Non lasciamo soli coloro che combattono per i propri diritti

Martedì 9 aprile si è ricordato il primo anniversario dell’uccisione di Matteo Vinci, giovane biologo di Limbadi, in Calabria, fatto saltare da una bomba situata sotto la sua auto. Un delitto di chiara impronta mafiosa per cui sono stati condannati alcuni esponenti del clan dei Mancuso, confinanti con il terreno dei Vinci.
L’anniversario è stato ricordato dal concerto dell’ Orchestra Falcone Borsellino, composta dai bambini e ragazzi dell’associazione “La città invisibile di Catania”, che hanno suonato nel luogo in cui è stato ucciso Matteo Vinci e nel giardino della casa dei genitori. Era stato chiesto di eseguire il concerto in chiesa, ma il parroco ha rifiutato con la motivazione che la chiesa è un luogo di culto, dove non si tengono eventi politici. In Municipio è stato organizzato un incontro pubblico con l’introduzione del prefetto Antonio Reppucci , presidente della commissione straordinaria nominata alla guida del Municipio, che ha partecipato indossando la fascia di primo cittadino in quanto il Comune è stato commissariato per mafia.È intervenuto il sacerdote don Fiorillo, in rappresentanza dell’associazione Libera e di un gruppo di iscritti presenti, che ha proposto un incontro operativo da tenersi in paese, appello ripreso da Salvatore Borsellino, che si è collegato via Skype con l’assemblea. I rappresentanti del Governo, del Parlamento, della Regione, della Provincia erano assenti, nonostante fossero stati invitati.
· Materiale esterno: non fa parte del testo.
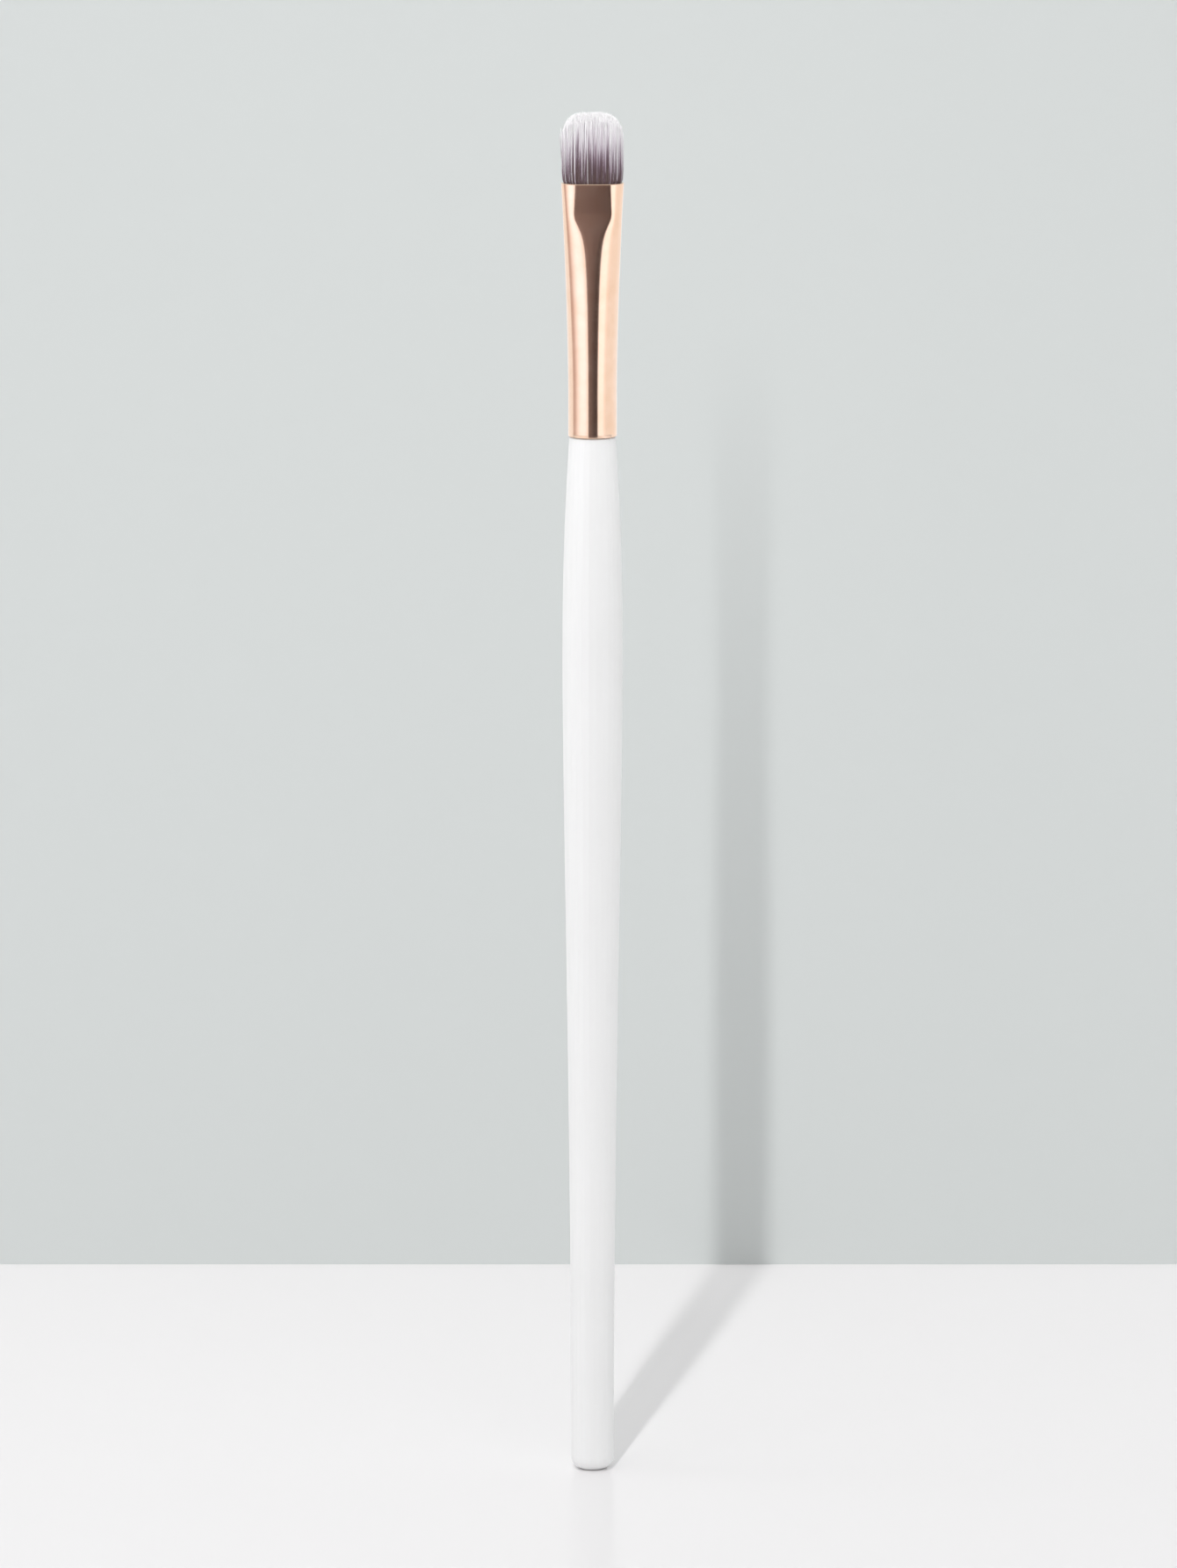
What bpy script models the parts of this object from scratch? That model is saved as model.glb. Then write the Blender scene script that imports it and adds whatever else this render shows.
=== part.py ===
"""Concealer brush: a turned wooden handle, a pressed metal ferrule and a flat tuft with round corners.

The brush stands along +Z with its origin in the middle of the butt's flat foot. The ferrule's pressed
flats face -Y and +Y. All lengths are in metres.
"""

import math
import random

import bmesh
import bpy
from mathutils import Vector
from mathutils.geometry import delaunay_2d_cdt, interpolate_bezier

MM = 0.001

# Clearances between pieces
SEAT_GAP = 0.10 * MM
FILM_GAP = 0.05 * MM

# Handle
TAIL_LENGTH = 104.5 * MM
NECK_LENGTH = 26.9 * MM
BELLY_RADIUS = 3.78 * MM
TAIL_RADIUS = 2.67 * MM
BUTT_ROUND = 1.50 * MM
SHOULDER_STEP = 0.15 * MM
SHOULDER_ROUND = 0.10 * MM
TAIL_LEAN_SHARES = (0.20, 0.52, 0.90)
NECK_LEAN_SHARES = (1 / 3, 2 / 3, 1 / 3)

# Tenon on the handle's end, and the glue round it
TENON_LENGTH = 11.0 * MM
TENON_CHAMFER = 0.40 * MM
GROOVES = 3
GROOVE_WIDTH = 0.90 * MM
GROOVE_DEPTH = 0.20 * MM
ADHESIVE_FILM = 0.15 * MM
ADHESIVE_START = 0.50 * MM

# Ferrule, a round tube pressed flat at its mouth; depths count down from the mouth
TUBE_RADIUS = 3.05 * MM
FERRULE_LENGTH = 31.6 * MM
FERRULE_WALL = 0.30 * MM
RIM_ROUND = 0.08 * MM
MOUTH_HALF_WIDTH = 3.90 * MM
MOUTH_HALF_FLAT = 1.68 * MM
PANEL_HALF_FLAT = 2.07 * MM
FLARE_DEPTH = 26.0 * MM
FLARE_POWER = 1.6
PANEL_DEPTH = 3.8 * MM
PANEL_FADE = 2.0 * MM
FADE_POWER = 2.1
FADE_END = 0.02
FADE_REACH = 11.0 * MM

# Tuft above the mouth; its swell and tips follow the mouth's outside
TUFT_REACH = 8.95 * MM
SIDE_REACH = 4.0 * MM
FACE_DROP = 0.9 * MM
TIP_SCATTER = 0.12 * MM
CROWN_POWER = 3.2
SWELL_REACH = 4.2 * MM
SWELL_OVER_WIDTH = 0.06 * MM
SWELL_UNDER_DEPTH = 0.06 * MM
TIP_DRAW_WIDTH = 0.12 * MM
TIP_DRAW_DEPTH = 0.45 * MM
STRAND_ROWS = 12
STRAND_COLUMNS = 32
STRAND_FILL_SHARE = 0.76
STRAND_DRIFT_SHARE = 0.18
STRAND_LEVEL_SHARES = ((0.45, 1.0), (0.80, 0.85))
SEED = 7

# Roots of the tuft inside the ferrule
ROOT_TOP_DEPTH = 0.30 * MM
BUNDLE_LENGTH = 11.7 * MM
BUNDLE_END = 1.1 * MM
THREAD_DIAMETER = 0.30 * MM
THREAD_TURNS = 4
WAIST_DEPTH = 0.15 * MM
RESIN_GRIP = 2.9 * MM
RESIN_WALL = 0.25 * MM
RESIN_FLOOR = 2.2 * MM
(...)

Qualche osservazione sulla vicenda: il parroco delle tre chiese di Limbadi non ha permesso che il concerto si tenesse in chiesa, come era stato richiesto. Si trattava di musica classica eseguita da ragazzi, forse il sacerdote non sa che esiste la musica sacra, la Messa cantata, i cori da chiesa? Avrebbe potuto, in alternativa proporre una preghiera, una Messa, un Rosario per ricordare Matteo, ma non lo ha fatto, cosi come non ha salutato i genitori ed ha partecipato solo in parte alla giornata. Non ha voluto schierarsi contro la famiglia Mancuso, cioè la mafia. Si sa, faceva dire Sciascia al padrino de Il giorno della civetta, ” La chiesa è grande e c’è posto per tutti”. Eravamo negli anni sessanta, non è cambiato niente, anzi la situazione è peggiorata. Bisognerebbe uscire da questa ipocrisia maleodorante, dalla fetente ambiguità che consente la compresenza di un don Puglisi e di pochi altri e di questi poveri don Abbondio.
Altra considerazione: l’assenza delle istituzioni, tutte. Come si interpreta questa latitanza? Da che parte sta lo stato? Non con la vittima certamente, con gli assassini? Semplicemente non c’è.
C’era però La città invisibile con la sua orchestra che da Catania si è spinta a Limbadi ed ha permesso così di ricordare Matteo e soprattutto non ha lasciati soli i genitori. La solitudine è il peggio per chi è minacciato, perseguitato, intimorito. Alcuni cittadini di Limbiate, non pochi, data la situazione, hanno partecipato alla cerimonia, probabilmente pagando poi un prezzo. La paura fa meno paura se si è in compagnia. La solidarietà e l’empatia sono un bene raro, proprio per questo sono un valore.
La Calabria è lontana , ma la criminalità organizzata e le varie mafie sono vicine. Come riportava ieri Friulisera, anche nella nostra regione si sono verificate intimidazioni e minacce ai danni dei giornalisti, che onestamente fanno il loro lavoro per informare così come prevede la Costituzione.
La situazione è grave, non possiamo aspettare che dai proiettili in busta si passi ai proiettili in canna per uccidere chi è scomodo, non lasciamo sole le persone che difendono i loro diritti, sia quelli della proprietà della terra che della libertà di stampa, la libertà di avere diritti.